On Tue, 9 Apr 2024 22:02:56 GMT, xxDark <d...@openjdk.org> wrote:

> This does not solve the problem though. Source compatibility would still be 
> broken as one would still need to add casts everywhere, or am I 
> misinterpreting something?

The code you have provided in example is still valid and non-ambigous, even 
without cast. The default behaviour of java compiler is to choose method where 
parameter at corresponding position is closest type upwards in class hierarchy. 
null is considered "bottom" type, which means it is at the bottom of 
simultaneously every class hierarchy.
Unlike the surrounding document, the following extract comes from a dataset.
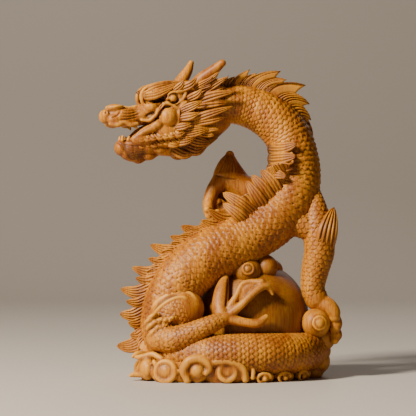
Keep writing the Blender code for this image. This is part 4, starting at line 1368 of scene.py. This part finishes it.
# Rims over the haunch and curls at the knee, as x and z
HAUNCH_RIMS = [
    [(-43.4, 43.5), (-38.5, 49.6), (-31.5, 53.6), (-24.6, 55.2), (-18.6, 53.6), (-13.6, 49)],
    [(-41.8, 40.4), (-36.4, 46.2), (-30.6, 50), (-24.6, 51.6), (-20, 50.6)],
]
KNEE_CURLS = [
    (-42, 39), (-40, 35.4), (-42.4, 33.6), (-37, 36.6), (-38, 32.4), (-33.6, 36.8), (-34.6, 33.2),
    (-30.4, 37.4),
    (-41, 29.6), (-43.4, 37),
]
FAR_HAUNCH = [(-30, 2, 48, 11), (-33, 12, 40, 11), (-34, 21, 30, 9), (-33, 27, 21, 6)]
FAR_SHIN = [(-33, 27, 21, 6), (-40, 20, 17, 5.2), (-46, 10, 13, 4.6), (-48, 3, 9, 4)]
FAR_HIND_TOES = [
    [(-43, -16, 13, 4), (-48, -22, 14.5, 3.4), (-51.5, -26, 16, 2.2), (-54.5, -29, 14.6, 0.9)],
    [(-45, -20, 5, 4), (-50, -25, 4.6, 3.2), (-53, -28, 3.8, 2), (-56, -30, 3, 0.8)],
    [(-46, 6, 8, 4), (-47, -4, 8, 4), (-45, -16, 8, 4)],
]


def tilted(cos: float, sin: float) -> np.ndarray:
    """Axes turned about Y, the first one up, by the angle with this cosine and sine."""
    return np.array([(cos, 0, sin), (0, 1, 0), (-sin, 0, cos)])


@dataclass
class ScaledPart:
    """A stretch of a limb that carries scales.

    Attributes:
        rows: the limb's rows of x, y, z and radius.
        columns: scales around it.
        pitch: length of a row of scales.
        relief: height of a scale's rim.
        reach: how far outside its radius skin still belongs to it.
    """

    rows: list
    columns: int
    pitch: float
    relief: float
    reach: float = 1.6

    def cut(self, shell: Shell) -> None:
        """Lifts the skin nearest the limb's middle line into scales that point to its end."""
        path = flowing(self.rows, 6)
        distance, which, share = to_path(shell.points, path[:, :3])
        step = np.linalg.norm(np.diff(path[:, :3], axis=0), axis=1)
        length = np.concatenate([[0], np.cumsum(step)])
        along = length[which] + share * step[which]
        radius = path[which, 3] + share * (path[which + 1, 3] - path[which, 3])
        side = unit(np.cross(path[-1, :3] - path[0, :3], (0.13, 0.31, 0.94)))
        across, flat = carried_frame(path[:, :3], side)
        out = shell.points - path[which, :3]
        turn = np.arctan2(np.einsum("ij,ij->i", out, flat[which]), np.einsum("ij,ij->i", out, across[which]))
        inside = np.clip((radius + self.reach - distance) / self.reach, 0, 1)
        ends = np.clip(along / 3, 0, 1) * np.clip((length[-1] - along) / 3, 0, 1)
        around = turn / (2 * math.pi) * self.columns
        lay_scales(shell, around, along / self.pitch, inside * ends, self.relief, root=0.7, shade=0.9)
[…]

Compiler looks upward in class hierarchy 
and first class it encounters is Predicate, as Object is superclass of 
Predicate, and chooses indexOf(Predicate) as method to invoke. When casting 
null to type, compiler treats null as object of casted type rather then bottom 
type. However, if changes are delivered as is, default behaviour of 
indexOf(null) will be changed, which is not desired, of course, and, although 
delegation to indexOf(Object) in case of null as passed value is 
counterintuitive, it will preserve the current state of things.

> See 
> [this](https://github.com/search?q=%22indexOf%28null%29%22+language%3AJava+&type=code)
>  and 
> [that](https://github.com/search?q=%22lastIndexOf%28null%29%22+language%3AJava+&type=code)
>  query.

Thats a valid point, haven`t though about qurying where null is valid value.